In 1975 the American mycologist Martina S. Gilliam investigated the periodicity of spore release in M. rotula and concluded that spore discharge did not follow a regular circadian rhythm, as is typical of agaric and bolete mushrooms, but rather was dependent on rain. A threshold of rainfall is required to elicit a spore discharge response and the duration of peak spore discharge correlates with the amount of rainfall, rather than its duration. Furthermore, Gilliam noted that spore prints were more readily obtained if the stem ends were placed in water, suggesting that water must enter through the fruit body for discharge to occur.

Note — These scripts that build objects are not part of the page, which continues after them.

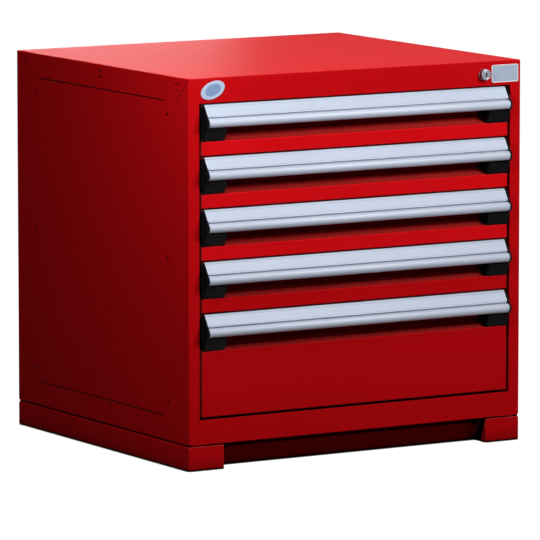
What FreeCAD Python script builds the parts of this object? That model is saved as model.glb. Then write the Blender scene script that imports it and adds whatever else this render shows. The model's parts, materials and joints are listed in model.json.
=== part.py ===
import FreeCAD, Part
import math
import os

# Heavy sheet steel cabinet with five drawers on a low base, built as its separate pieces.
#
# Frame: +Z up, +X to the right of a person who faces the drawers, and the drawers open towards -Y.
# The pieces are drawn with x = 0 in the middle, y = 0 on the front face and z = 0 on the floor.
# write() moves each one so that the origin is the bottom centre of the whole object.
# All sizes are in millimetres.

V = FreeCAD.Vector

# Housing
WIDTH = 762.0
DEPTH = 685.8
HEIGHT = 762.0
HOUSING_BOTTOM = 50.8       # the housing stands on the base at this height
SHEET = 1.5                 # sheet steel of the housing and the base
EDGE = 2.0                  # outer radius of the folded edges
STILE = 24.2                # width of the front frame beside the drawers
TOP_RAIL = 48.8
SILL = 98.6                 # top of the frame's bottom rail
TOP_BAND = 714.2            # the top panel's side flanges end here
BOTTOM_BAND = 98.5          # the floor pan's side flanges end here
FOLD_BACK = 45.0            # the front frame and the back panel wrap round the corners this far
FRAME_TOP = 759.5           # the top panel's rounded front edge begins here
FLANGE = 11.5               # inward flange round the drawer opening
SEAM = 1.1                  # open mitre between two flanges
SLIT = 1.2                  # open slit along the side seams
SLIT_FRONT = 92.0
SLIT_BACK = 597.0

# Holes in the housing
GANG_RADIUS = 3.0           # holes that bolt two cabinets side by side
GANG_YS = (80.0, 609.0)
GANG_ZS = (127.0, 407.0, 687.0)
PIN_RADIUS = 1.25           # small holes, always in pairs
PIN_GAP = 7.6               # between the two holes of a pair
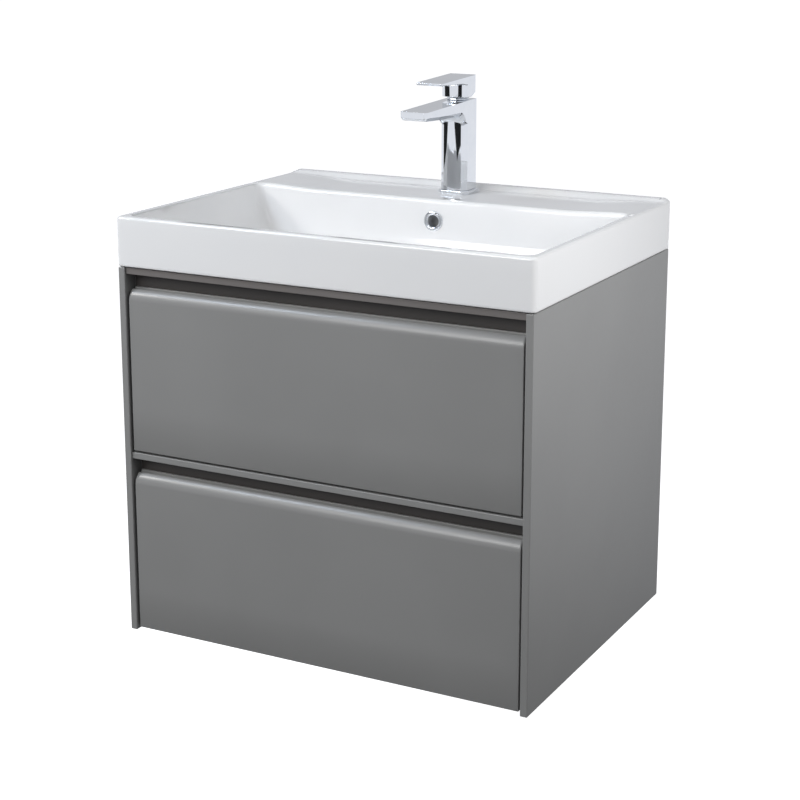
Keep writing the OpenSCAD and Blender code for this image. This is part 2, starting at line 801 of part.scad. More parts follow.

Like those of many other species of Marasmius, the fruit bodies of M. rotula can desiccate and shrivel in dry periods, then revive when sufficient moisture is available again in the form of rain or high humidity. Gilliam's study demonstrated that revived fruit bodies were capable of discharging spores over a period of at least three weeks, whereas previous studies using similar methods with other Agaricomycetes showed spore discharge occurred over a shorter period of up to six days after revival. The potential for sustained spore production and discharge may be due to the growth of new basidioles (immature basidia) during periods of growth, which then complete maturation when the mushroom revives. This may also explain why the gills become thicker as the mushroom matures.

== Uses ==
Marasmius rotula is generally considered inedible, but is not poisonous. The mushroom has no distinguishable odor, and its flavor varies from bland to bitter. Louis Krieger, writing in National Geographic in the 1920s, noted that the mushroom was used as an addition to gravies and, when used to garnish venison, "adds the appropriate touch of the wild woodlands". The fruit bodies will bioaccumulate cadmium: a study of the metal concentration of 15 wild mushroom species of India showed that M. rotula accumulated the highest concentration of that metal.

A peroxidase enzyme known as MroAPO (Marasmius rotula aromatic peroxygenase) is attracting research interest for possible applications in biocatalysis. In general, enzymes that catalyze oxygen-transfer reactions are of great utility in chemical synthesis since they work selectively and under ambient conditions. Fungal peroxidases can catalyze oxidations that are difficult for the organic chemist, including those involving aromatic substrates such as aniline, 4-aminophenol, hydroquinone, resorcinol, catechol, and paracetamol. The M. rotula enzyme is the first fungal peroxygenase that can be produced in high yields. It is highly stable over a wide pH range, and in a variety of organic solvents. The enzyme has other potential for use as a biosensor for aromatic substances in environmental analysis and drug monitoring.